Beyond Open Courseware
"Opinion"08/12/2012
Paul Munnis
By now you are sick of hearing about Paul Ryan, so let's change the subject.
TRD readers are well aware of the Khan Academy, the Open Course initiative, and websites like Coursera. They understand that education is now not restricted just to the G7 nation residents but is available wherever an Internet signal can be received.
The result: we have millions of people being educated world-wide and the ignorance barrier has the potential to be broached all around the world and students placed on a level playing field of equal opportunity. This means that the cream of humanity will rise to the top.
This will liberate people from ignorance and empower them to greatness while taming the 556% increase in tuition costs to attend an accredited American University; yet the University still has a strangle-hold on granting a degree. In fact, education has become a monopoly industry.
That piece of diploma paper is essential to employment.
Coursera has approached the matter by performing testing and issuing a completion certificate as proof of course understanding. The Khan Academy will likely soon follow suit. Some employers accept the certificate as proof of course completion. Some Universities will offer course credit upon presentation of the certificate but none will issue a degree from an accredited University solely based upon certificate compilation.
Thus the next logical step for the Khan Academy is to offer a High School Diploma to students completing certain tracks and for Coursera to do the same for college classes. Note that Khan Academy is totally free and open whereas Coursera is a "for profit" enterprise and has not fully divorced itself from the monopoly model. But it will be easier for colleges to go totally open thanks to the work of Sal Khan.

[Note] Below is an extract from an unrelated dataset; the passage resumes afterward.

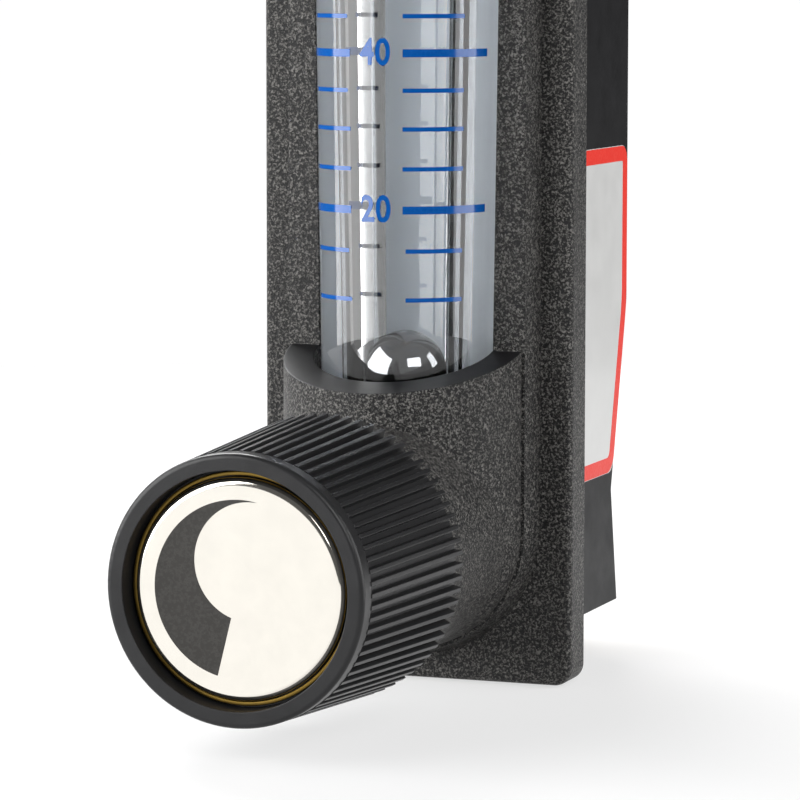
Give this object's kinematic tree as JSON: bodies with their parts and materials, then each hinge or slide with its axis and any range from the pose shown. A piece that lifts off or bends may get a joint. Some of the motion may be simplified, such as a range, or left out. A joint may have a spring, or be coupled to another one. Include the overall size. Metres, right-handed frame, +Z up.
{
  "type": "oxygen flowmeter",
  "caption": "Panel-mounted gas flowmeter: clear tapered tube with a steel ball float in a black bezel, with a knurled needle-valve knob below.",
  "frame": {"origin": "middle of the bottom edge of the bezel's rear (panel) face", "axes": "+X across the bezel to the viewer's right, +Y back into the panel along the bezel face's outward normal at the panel, +Z up the tube"},
  "size_m": [0.0254, 0.0656, 0.1222],
  "materials": {
    "bezel_plastic": "fine leather grain, moulded black",
    "clear_body": "clear polished acrylic",
    "case_plastic": "smooth satin black",
    "label_face": "white vinyl with a red border",
    "backing": "pale blue-grey",
    "port_brass": "turned",
    "seal_rubber": "matte black",
    "screw_steel": "zinc plated",
    "float_steel": "polished ball",
    "insert_plastic": "natural acetal",
    "valve_brass": "turned",
    "knob_plastic": "moulded black",
    "knob_disc": "polished, pale gold"
  },
  "bodies": {
    "housing": {"bezel": "bezel_plastic", "flow_body": "clear_body", "rear_case": "case_plastic", "side_label": "label_face", "backing_strip": "backing", "inlet_adapter": "port_brass", "outlet_adapter": "port_brass", "inlet_ring": "seal_rubber", "outlet_ring": "seal_rubber", "case_screws": "screw_steel", "float_seat": "insert_plastic", "float_stop": "insert_plastic", "top_plug": "valve_brass", "plug_ring": "seal_rubber", "valve_seat": "valve_brass", "valve_bush": "valve_brass", "bush_ring": "seal_rubber"},
    "float": {"float_ball": "float_steel"},
    "stem_seal": {"stem_ring": "seal_rubber"},
    "valve_spindle": {"valve_stem": "valve_brass", "knob": "knob_plastic", "knob_insert": "knob_disc", "knob_screw": "screw_steel"}
  },
  "joints": [
    {"name": "float_rise", "type": "slide", "parent": "housing", "child": "float", "axis": [0, 0, 1], "range_m": [0, 0.0702]},
    {"name": "stem_travel", "type": "slide", "parent": "housing", "child": "stem_seal", "axis": [0, -1, 0], "range_m": [0, 0.0021]},
    {"name": "knob_turn", "type": "hinge", "parent": "stem_seal", "child": "valve_spindle", "pos_m": [0, 0, 0.0122], "axis": [0, -1, 0], "range_deg": [0, 1080]}
  ],
  "couplings": [
    {"joint": "knob_turn", "follows": "stem_travel", "rad_per_m": 8976}
  ]
}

The Khan Academy could easily evolve into the Khan University.
Beyond the diploma however it is a necessity to treat the acquisition of knowledge as a continuum and the Open Course-ware movement as a way to satisfy a thirst and demand for knowledge. Getting credit for it all is easy enough, simply database course completions and provide a transcript by student request.

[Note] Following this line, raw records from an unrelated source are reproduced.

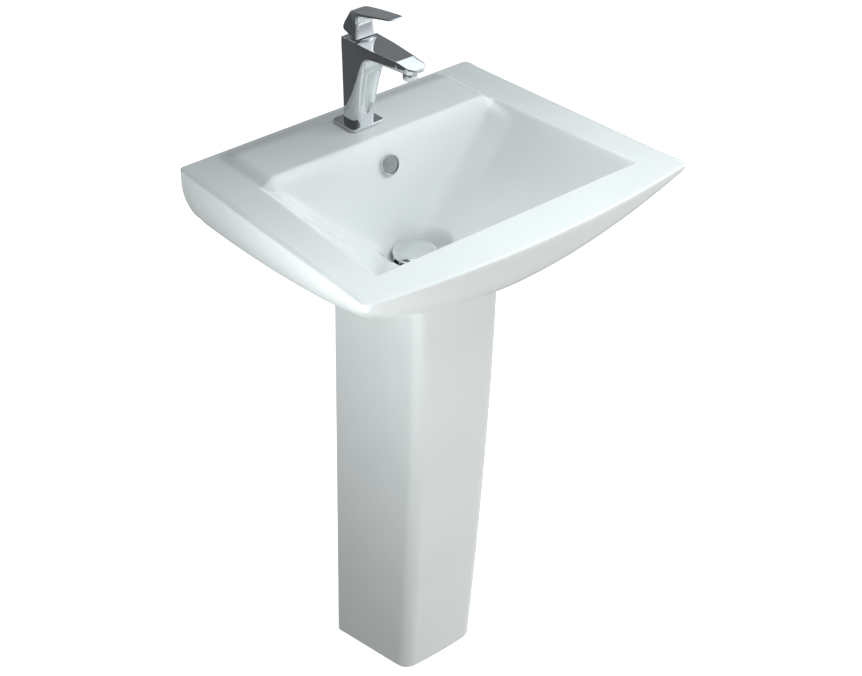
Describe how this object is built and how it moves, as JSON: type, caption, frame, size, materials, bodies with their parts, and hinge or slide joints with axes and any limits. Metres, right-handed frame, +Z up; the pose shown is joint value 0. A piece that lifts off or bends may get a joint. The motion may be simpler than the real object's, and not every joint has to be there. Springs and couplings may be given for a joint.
{
  "type": "pedestal sink",
  "caption": "Glazed ceramic basin with a bowed front on a hollow column, with a single lever mixer tap, push waste, overflow and bottle trap.",
  "frame": {"origin": "on the floor, on the centre line, midway between the wall face and the front edge", "axes": "+Z up, -Y to the front of the basin, +X to the right seen from the front; the wall face is the plane at the +Y end"},
  "size_m": [0.55, 0.449, 1.0364],
  "materials": {
    "china": "glossy white glaze",
    "chrome": "polished",
    "brass": "machined",
    "copper_pipe": "drawn copper pipe",
    "steel": "satin",
    "rubber": "matt",
    "sealant": "white silicone",
    "polymer": "moulded"
  },
  "bodies": {
    "sink": {"basin": "china", "pedestal": "china", "pedestal_seal": "sealant", "overflow_ring": "chrome", "waste_body": "chrome", "trap_inlet_nut": "chrome", "trap_inlet_tube": "chrome", "trap_top_nut": "chrome", "trap_body": "chrome", "trap_cup": "chrome", "trap_outlet_nut": "chrome", "trap_elbow": "chrome", "outlet_tube": "chrome", "tap_plate": "chrome", "tap_body": "chrome", "aerator_housing": "chrome", "tap_collar": "chrome", "waste_gasket": "rubber", "waste_seal": "rubber", "trap_washer": "rubber", "tap_gasket": "rubber", "fixing_seal": "rubber", "waste_backnut": "brass", "click_housing": "brass", "cartridge_nut": "brass", "fixing_stud": "brass", "fixing_nut": "brass", "overflow_disc": "steel", "fixing_washer": "steel", "aerator_insert": "polymer", "cartridge": "polymer", "hot_tail": "copper_pipe", "cold_tail": "copper_pipe"},
    "mixer_carrier": {"stem_carrier": "polymer", "stem_pin": "steel"},
    "mixer_lever": {"lever": "chrome", "lever_stem": "steel", "grub_screw": "steel", "index_cap": "polymer"},
    "plug": {"plug_cap": "chrome", "plug_seal": "rubber", "plug_stem": "steel", "click_spring": "steel"}
  },
  "joints": [
    {"name": "lever_swivel", "type": "hinge", "parent": "sink", "child": "mixer_carrier", "pos_m": [0, 0.1465, 0.973], "axis": [0, 0, 1], "range_deg": [-45, 45]},
    {"name": "lever_lift", "type": "hinge", "parent": "mixer_carrier", "child": "mixer_lever", "pos_m": [0, 0.1465, 0.973], "axis": [-1, 0, 0], "range_deg": [0, 20]},
    {"name": "plug_push", "type": "slide", "parent": "sink", "child": "plug", "axis": [0, 0, 1], "range_m": [-0.006, 0], "stiffness_N_per_m": 300, "springref_m": 0.01, "deforming": ["click_spring"]}
  ]
}
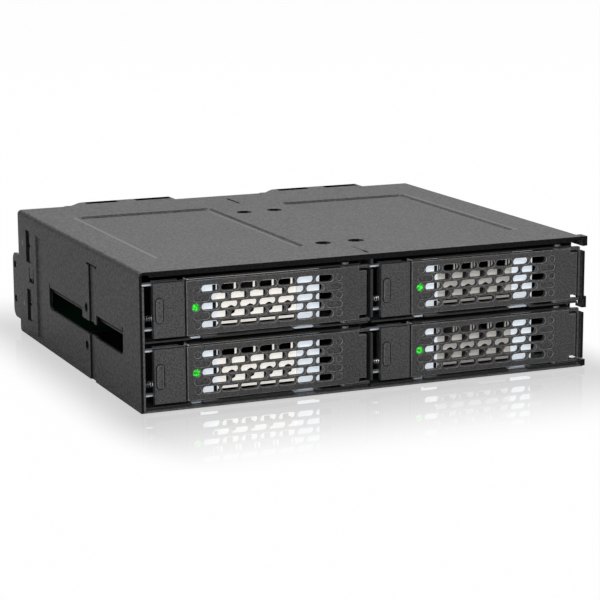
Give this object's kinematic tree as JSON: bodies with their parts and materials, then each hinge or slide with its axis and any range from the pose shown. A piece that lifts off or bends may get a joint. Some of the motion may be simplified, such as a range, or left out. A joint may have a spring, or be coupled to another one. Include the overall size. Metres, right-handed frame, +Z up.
{
  "type": "hot swap drive cage",
  "caption": "Flat metal cage for a half-height drive bay with slide-out trays behind slotted lever doors, a backplane and fans.",
  "frame": {"origin": "underside of the base pan, halfway across and halfway along the cover", "axes": "+X to the right seen from the front, +Y to the rear, +Z up"},
  "size_m": [0.1468, 0.1323, 0.0413],
  "materials": {
    "black_steel": "fine grained powder coat",
    "black_door": "satin",
    "plated_steel": "bright zinc plate",
    "bright_steel": "bright",
    "black_plastic": "matte",
    "fan_plastic": "smooth",
    "green_lens": "clear green",
    "clear_plastic": "clear",
    "circuit_board": "green solder mask"
  },
  "bodies": {
    "cage": {"outer_cover": "black_steel", "base_pan": "black_steel", "center_divider": "black_steel", "shelf_left": "black_steel", "shelf_right": "black_steel", "backplane_board": "circuit_board", "drive_connectors": "black_plastic", "data_connectors": "black_plastic", "power_connectors": "black_plastic", "backplane_bracket": "plated_steel", "rear_panel": "black_steel", "fan_frame_left": "fan_plastic", "fan_frame_right": "fan_plastic"},
    "fan_left": {"fan_rotor_left": "fan_plastic"},
    "fan_right": {"fan_rotor_right": "fan_plastic"},
    "tray_upper_left": {"tray_frame_upper_left": "black_steel", "tray_front_upper_left": "plated_steel", "hinge_pin_upper_left": "bright_steel", "light_guide_upper_left": "clear_plastic", "latch_spring_upper_left": "bright_steel"},
    "door_upper_left": {"door_upper_left": "black_door", "indicator_lens_upper_left": "green_lens"},
    "latch_upper_left": {"latch_upper_left": "black_plastic"},
    "tray_upper_right": {"tray_frame_upper_right": "black_steel", "tray_front_upper_right": "plated_steel", "hinge_pin_upper_right": "bright_steel", "light_guide_upper_right": "clear_plastic", "latch_spring_upper_right": "bright_steel"},
    "door_upper_right": {"door_upper_right": "black_door", "indicator_lens_upper_right": "green_lens"},
    "latch_upper_right": {"latch_upper_right": "black_plastic"},
    "tray_lower_left": {"tray_frame_lower_left": "black_steel", "tray_front_lower_left": "plated_steel", "hinge_pin_lower_left": "bright_steel", "light_guide_lower_left": "clear_plastic", "latch_spring_lower_left": "bright_steel"},
    "door_lower_left": {"door_lower_left": "black_door", "indicator_lens_lower_left": "green_lens"},
    "latch_lower_left": {"latch_lower_left": "black_plastic"},
    "tray_lower_right": {"tray_frame_lower_right": "black_steel", "tray_front_lower_right": "plated_steel", "hinge_pin_lower_right": "bright_steel", "light_guide_lower_right": "clear_plastic", "latch_spring_lower_right": "bright_steel"},
    "door_lower_right": {"door_lower_right": "black_door", "indicator_lens_lower_right": "green_lens"},
    "latch_lower_right": {"latch_lower_right": "black_plastic"}
  },
  "joints": [
    {"name": "fan_spin_left", "type": "hinge", "parent": "cage", "child": "fan_left", "pos_m": [-0.036, 0.06385, 0.0204], "axis": [0, 1, 0], "continuous": true},
    {"name": "fan_spin_right", "type": "hinge", "parent": "cage", "child": "fan_right", "pos_m": [0.036, 0.06385, 0.0204], "axis": [0, 1, 0], "continuous": true},
    {"name": "tray_slide_upper_left", "type": "slide", "parent": "cage", "child": "tray_upper_left", "axis": [0, -1, 0], "range_m": [0, 0.13]},
    {"name": "door_hinge_upper_left", "type": "hinge", "parent": "tray_upper_left", "child": "door_upper_left", "pos_m": [-0.0079, -0.05975, 0.0297], "axis": [0, 0, 1], "range_deg": [0, 35]},
    {"name": "latch_slide_upper_left", "type": "slide", "parent": "tray_upper_left", "child": "latch_upper_left", "axis": [-1, 0, 0], "range_m": [0, 0.002], "stiffness_N_per_m": 300, "springref_m": -0.001, "deforming": ["latch_spring_upper_left"]},
    {"name": "tray_slide_upper_right", "type": "slide", "parent": "cage", "child": "tray_upper_right", "axis": [0, -1, 0], "range_m": [0, 0.13]},
    {"name": "door_hinge_upper_right", "type": "hinge", "parent": "tray_upper_right", "child": "door_upper_right", "pos_m": [0.0641, -0.05975, 0.0297], "axis": [0, 0, 1], "range_deg": [0, 35]},
    {"name": "latch_slide_upper_right", "type": "slide", "parent": "tray_upper_right", "child": "latch_upper_right", "axis": [-1, 0, 0], "range_m": [0, 0.002], "stiffness_N_per_m": 300, "springref_m": -0.001, "deforming": ["latch_spring_upper_right"]},
    {"name": "tray_slide_lower_left", "type": "slide", "parent": "cage", "child": "tray_lower_left", "axis": [0, -1, 0], "range_m": [0, 0.13]},
    {"name": "door_hinge_lower_left", "type": "hinge", "parent": "tray_lower_left", "child": "door_lower_left", "pos_m": [-0.0079, -0.05975, 0.0103], "axis": [0, 0, 1], "range_deg": [0, 35]},
    {"name": "latch_slide_lower_left", "type": "slide", "parent": "tray_lower_left", "child": "latch_lower_left", "axis": [-1, 0, 0], "range_m": [0, 0.002], "stiffness_N_per_m": 300, "springref_m": -0.001, "deforming": ["latch_spring_lower_left"]},
    {"name": "tray_slide_lower_right", "type": "slide", "parent": "cage", "child": "tray_lower_right", "axis": [0, -1, 0], "range_m": [0, 0.13]},
    {"name": "door_hinge_lower_right", "type": "hinge", "parent": "tray_lower_right", "child": "door_lower_right", "pos_m": [0.0641, -0.05975, 0.0103], "axis": [0, 0, 1], "range_deg": [0, 35]},
    {"name": "latch_slide_lower_right", "type": "slide", "parent": "tray_lower_right", "child": "latch_lower_right", "axis": [-1, 0, 0], "range_m": [0, 0.002], "stiffness_N_per_m": 300, "springref_m": -0.001, "deforming": ["latch_spring_lower_right"]}
  ]
}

Now the human race is no longer enslaved to or by education access.
If you are a political liberal you have to feel good about this since you see education and knowledge as a part of the Commons, a resource that all humans are entitled to. If you are a teacher you have to admit people seek to automate you out of business. if you are head of a major University you see the handwriting on the wall. The industry is about to be automated and that means a reduction in teachers, administrators, and bureaucrats. Ideally that should reflect less taxing of property owners.
Within the education industry there is a chance to automate schools on a schedule compatible with Baby-Boomer generation of planned retirements; thus a teacher retires and is replaced by classroom monitors who keep an orderly computerized class room. Teachers now run labs and act as sports and gymnastics coaches. Slowly the teachers retire and automation creeps in a little more to the local public schools, colleges, and Universities.
Observers who watch closely see sports programs shifting from a school sponsorship to a community sponsorship. It begins with sports that have a low level of sports income. By dumping those sport coaches the staff is reduced and the now phased out coach is free to develop a league, form a team, and compete on a regional level using leased community facilities. High income and heavily supported sports like football and basketball are retained for their income value. The attrition is slow but sure.
Art teachers and music teaching is shifting to a contract teacher model. Here the teacher signs a one year contract and if teacher performance is shoddy they are replaced by a new teacher once the contract expires.
As teachers retire and the attrition occurs than teacher union leverage declines thus wages tend to be capped or tied to an inflation index. Unless a school district or a college or University is expanding then budgets are being cut. So, colleges and Universities are growing horizontally. Now open courses threaten that expansion.
I think of today's education model much like I think of the old fashioned money bag. The strings are being pulled tighter, the opening is narrowing, but the bag can still handle the same volume.
Because education is so vital to us it is an industry where the watchword is "evolution" and not "revolution." Yet over time the effect of change is revolutionary.